Can you survive An Unholy Return: The 31 Games of Halloween?
On Running Feuds
How to Get Ahead in Business
By Cyril Lachel     |   Posted on December 28, 2003   |   Episode 34 (Show Archive)  


We all try to avoid them, but sometimes you just can't escape TV commercials. They are everywhere, and more annoying than ever. But have you noticed the trend of selling product by showcasing video games? No less than three current advertisers are using video games to hawk their goods. But is it working? Do the commercials offer enough that's new to grab the attention of even the most cynical viewer? These were just a few of the thoughts I had while watching them. To shed some light on this recent trend, Defunct Games is proud to present a feature all about video games and advertising, but not video game advertising like we're all used to! See which adverts work, and which ones are just grasping at straws in a feature I like to call How to Get Ahead in Business Thanks to Video Games!

Product 1 - Hummer H2
Game: Asteroids
Description: The thirty-second spot begins with the game Asteroids in action.
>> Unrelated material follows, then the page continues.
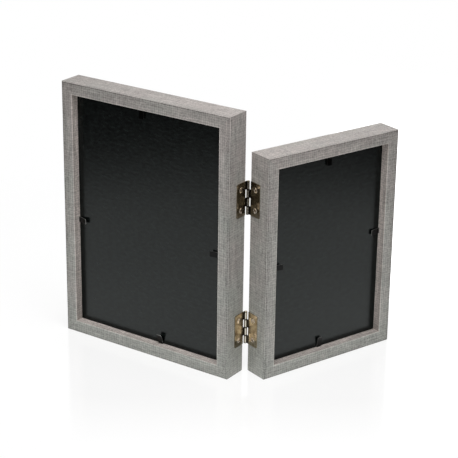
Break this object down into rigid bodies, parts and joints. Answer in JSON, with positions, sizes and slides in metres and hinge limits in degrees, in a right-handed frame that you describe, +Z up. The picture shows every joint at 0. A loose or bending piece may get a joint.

For the first ten seconds or so the little triangle spaceship is shooting down giant rocks and everything else in its way. But then, just as we get to the middle of the commercial, the white outline of the Hummer H2 is shown coming from the left-hand side of the screen. It chases the triangle spaceship off the screen (much like Ms. Pac Man chased Pac Man in the old school Pack Man cinema) and the commercial ends with the brand and logo.
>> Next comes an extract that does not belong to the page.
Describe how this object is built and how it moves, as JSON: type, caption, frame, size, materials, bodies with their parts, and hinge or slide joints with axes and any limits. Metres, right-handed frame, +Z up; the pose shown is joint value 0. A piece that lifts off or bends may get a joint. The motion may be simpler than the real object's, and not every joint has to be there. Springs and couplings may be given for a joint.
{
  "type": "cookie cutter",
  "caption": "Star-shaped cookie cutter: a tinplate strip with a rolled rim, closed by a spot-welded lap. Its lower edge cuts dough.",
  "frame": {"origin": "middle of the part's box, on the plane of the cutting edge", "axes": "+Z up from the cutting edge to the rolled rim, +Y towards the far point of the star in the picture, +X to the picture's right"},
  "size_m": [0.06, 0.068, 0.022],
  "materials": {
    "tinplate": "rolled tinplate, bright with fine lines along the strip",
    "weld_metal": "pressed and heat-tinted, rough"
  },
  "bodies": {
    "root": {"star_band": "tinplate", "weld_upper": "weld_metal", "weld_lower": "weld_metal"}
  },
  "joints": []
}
Effectiveness: Although everybody has played Asteroids, it's not exactly the most current title on the market. Some 30-somethings may get a kick out of seeing a classic game they grew up with, but even that won't be enough to warrant a $55,000 Hummer. On has to assume that people that are willing to buy a Hummer is a person who will not be won over by advertising. And besides, this is hardly the first game to use Asteroids, it would have been nice if they tried something else, like say, Space Invaders or Tron. Yeah, Tron, that's the ticket.

Product 2 - Areva
Game: SimCity 2000
Description: The concept behind Areva is fairly straight forward, it starts with the construction of small buildings, a power plant, and things connected to them. The commercial then connects that piece of tile to a bigger city, something that looks a little too much like SimCity 2000. Eventually the commercial switched to a bigger city at night, with bright lights and plenty of activity from cars and trains. The commercial ends by zooming into an office where you can actually watch the Sims-like people controlling their destiny.
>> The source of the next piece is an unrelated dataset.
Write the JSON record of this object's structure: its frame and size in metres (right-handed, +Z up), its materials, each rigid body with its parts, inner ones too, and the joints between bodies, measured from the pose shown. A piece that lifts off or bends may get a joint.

Effectiveness: Some commercials have a great concept, but they never drill it home what they are advertising. So is the case with this spot, which looks cool, but doesn't really advertise anything you'll remember a minute after seeing the commercial. Unlike the other two commercials, this Areva spot only looks like the game in question, and isn't actually using the real graphics. Had it used the SimCity 4 engine, I think it might have been more effective. Regardless of how it looks, the commercial doesn't explain what it is, and isn't memorable enough to stay with you.

Product 3 - Volvo S40
Game: Rallisport Challenge 2
Description: In a lot of ways the Volvo advert is much like every other vehicle commercial on the market ... except, instead of them using footage of a real car, they opted to use some of the scenes from the soon to be released Rallisport Challenge. As the "driver" races through the dirt track, you get shots of him changing gears and punching it around a corner. Eventually the S40 gets out of control and does a flip down a small hill. But don't worry, the bottom of the screen let's you know that these are "animated drivers on an animated course." Funny.
Effectiveness: Of the three commercials, this advert is the most effective for game players and none game players alike. It grabs your attention in a way that very few automobile makers have been able to; it's not funny, nor especially exciting, but it doesn't look like anything else on TV and is flashy enough to keep your attention till the very end. Better yet, it does an excellent job of selling gamers on the upcoming Rallisport Challenge 2 for the Xbox. It's yet to be seen how well the car actually sells due to this ad, but so far it's one of the best examples of cross-marketing I have seen recently. I wouldn't be surprised if more companies decide to take this path in the future.